Нам приказали перебазироваться. Несмотря на снегопад, мы вылетели на новое место. Группу повел сам командир полка Оборин. Шли на бреющем полете. На земле хорошо различались следы вчерашних упорных боев: исковерканные танки, перевернутые пушки и множество трупов вражеских солдат.
Пробиваясь через снежные заряды, мы добрались наконец до конечного пункта. Оставленный противником аэродром безлюден. На взлетно-посадочной полосе нет ни привычного «Т», ни солдата-стартера. Нас никто не встречает: техники и механики застряли где-то под Шполой. А настроение и без того паршивое: после вчерашнего налета немецких бомбардировщиков в нашем истребительном полку осталось всего двенадцать самолетов.
Оборин заходит на посадку первым, мы, вытянувшись в кильватер, следуем за ним. И вот уже вся группа рулит по гравийной дорожке. Движемся медленно, осторожно: ведь аэродром никто не проверял, не видно ни одной таблички с надписью «Разминировано».
— С этого аэродрома не повоюешь, — сказал Оборин, снимая парашют. — Надо прежде всего осмотреть его, может, где-нибудь фрицы притаились.
Летчики замерли в ожидании команды.
В это время над аэродромом появилась эскадрилья штурмовиков. Веселее будет!
Штурмовики так же, как и мы, садились без стартовых сигналов. Приземлившись, заруливали на другую сторону аэродрома.

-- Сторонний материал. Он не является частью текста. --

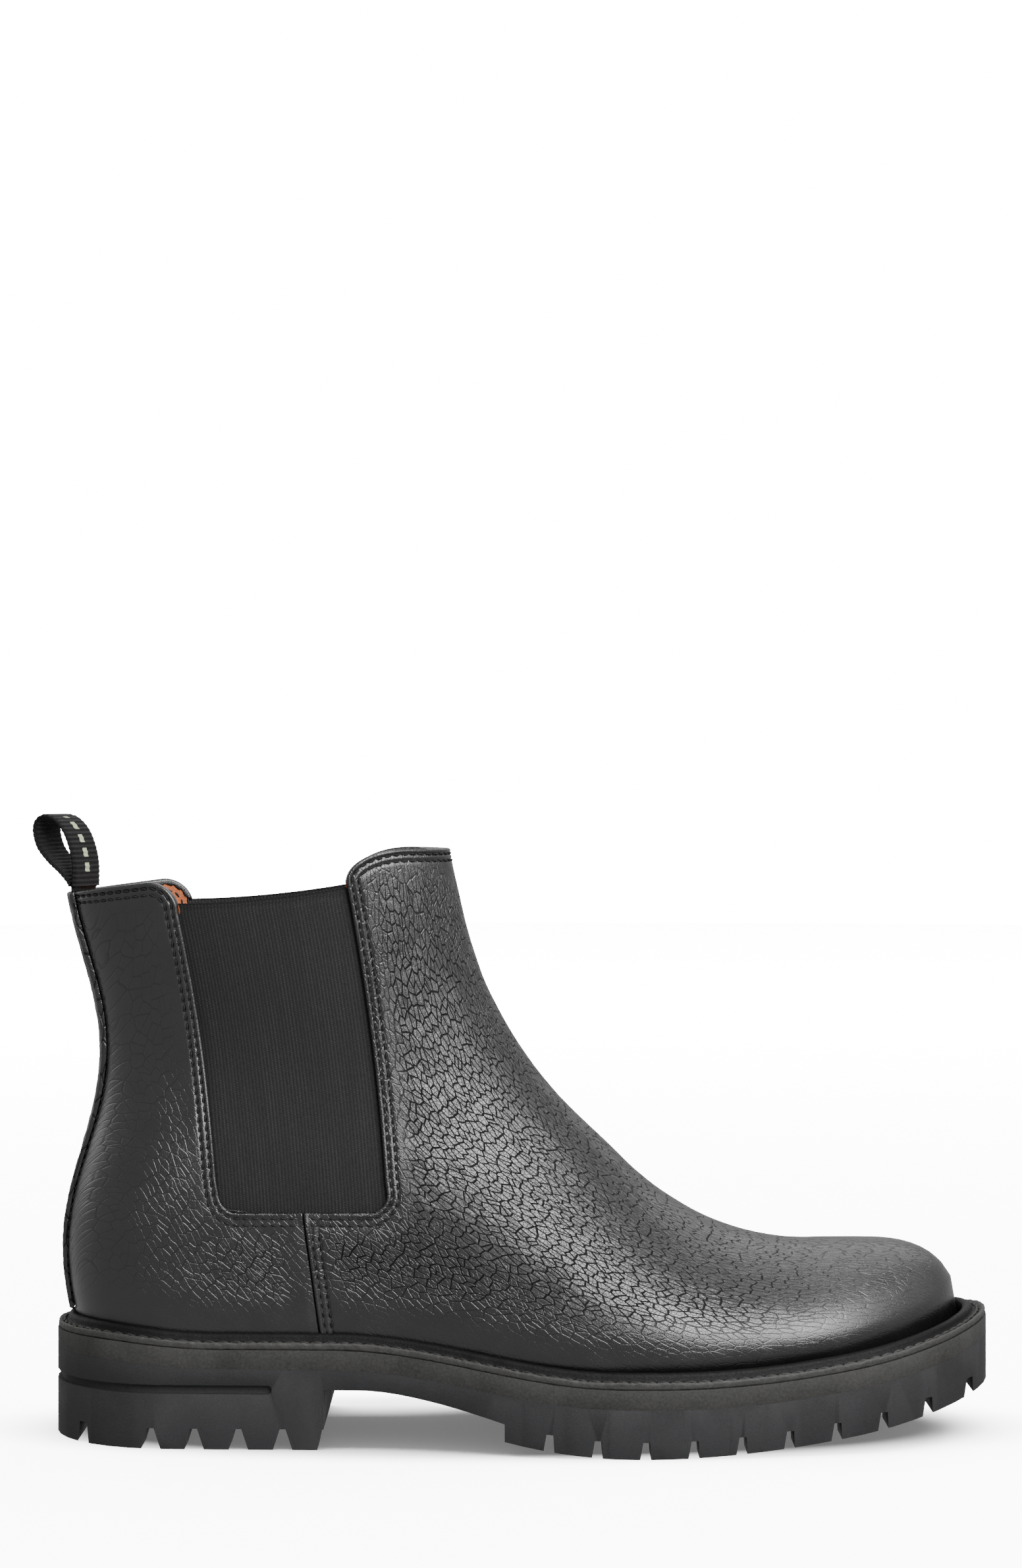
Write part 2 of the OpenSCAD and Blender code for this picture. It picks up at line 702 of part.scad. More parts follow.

— Технари-то наши, товарищ командир, видно, надолго задержались, — сказал с иронией Егоров.
— Действительно, получается черт знает что, — согласился Оборин, — ни горючего, ни боеприпасов, ни связи, даже стартовой команды нет. Закрывайте кабины, надо осмотреться.
Летчики толпой пошли за командиром к уцелевшему бараку.
— Вот здесь и разместимся, — распорядился Оборин и, обернувшись ко мне, добавил: — Останешься за меня. А я полечу в Кировоград начальство тормошить.
Барак оказался закрытым.
— Дьявол его знает, ставни захлопнуты, двери тоже на замке, по всему видно — заминирован, — после недолгого раздумья сказал Оборин. — Пойдем на другую сторону, может, там что есть.
— Там, наверное, уже штурмовики шуруют, — предупредил Мотузко.
— Пошли посмотрим.
Но летчики-штурмовики не стали нам мешать. Они устроились в уцелевшем контейнере из-под самолета. — У вас тоже ни тыла, ни техников? — спросил Оборин у командира штурмовиков.
— Тоже, — уныло отозвался тот. — Где-то в грязи буксуют. Что будем есть, где спать — понятия не имею.
Пошел моросящий дождь со снегом. Все быстро озябли и промокли.
— Пошли «домой», — сказал командир, махнув рукой.
Под словом «дом» каждый из нас привык подразумевать место, где стоят наши самолеты.
— Я полечу, а вы, если не устроитесь здесь, идите ночевать в деревню, — поднимаясь на плоскость самолета, сказал Оборин.
Через пять минут его истребитель был уже в воздухе и вскоре скрылся за горизонтом.
— Если к ночи не придут наши автомашины, вот здесь и придется ночевать, — уныло сказал Будаев.
— Командир сказал, в деревню идти, — ответил Егоров.
— А самолеты? Кто их будет охранять?
Надо было искать какой-то выход, и я снова направился к бараку. Летчики потянулись за мной. От мокрых и серых барачных стен веяло чем-то чужим и неприятным. Но другого выбора у нас не было.
— Эх, ноги бы просушить, — мечтательно сказал кто-то из летчиков.
— А ну, отойдите подальше, — приказал я, шагнув на порог барака. Летчики остановились и притихли.
— Отойдите, говорю!
— Товарищ командир! — крикнул Мотузко. — Дайте лучше я.
— Я приказал отойти!
И когда ребята попятились, я рванул дверь на себя — взрыва не последовало.
— Ура! — закричали летчики, когда дверь распахнулась.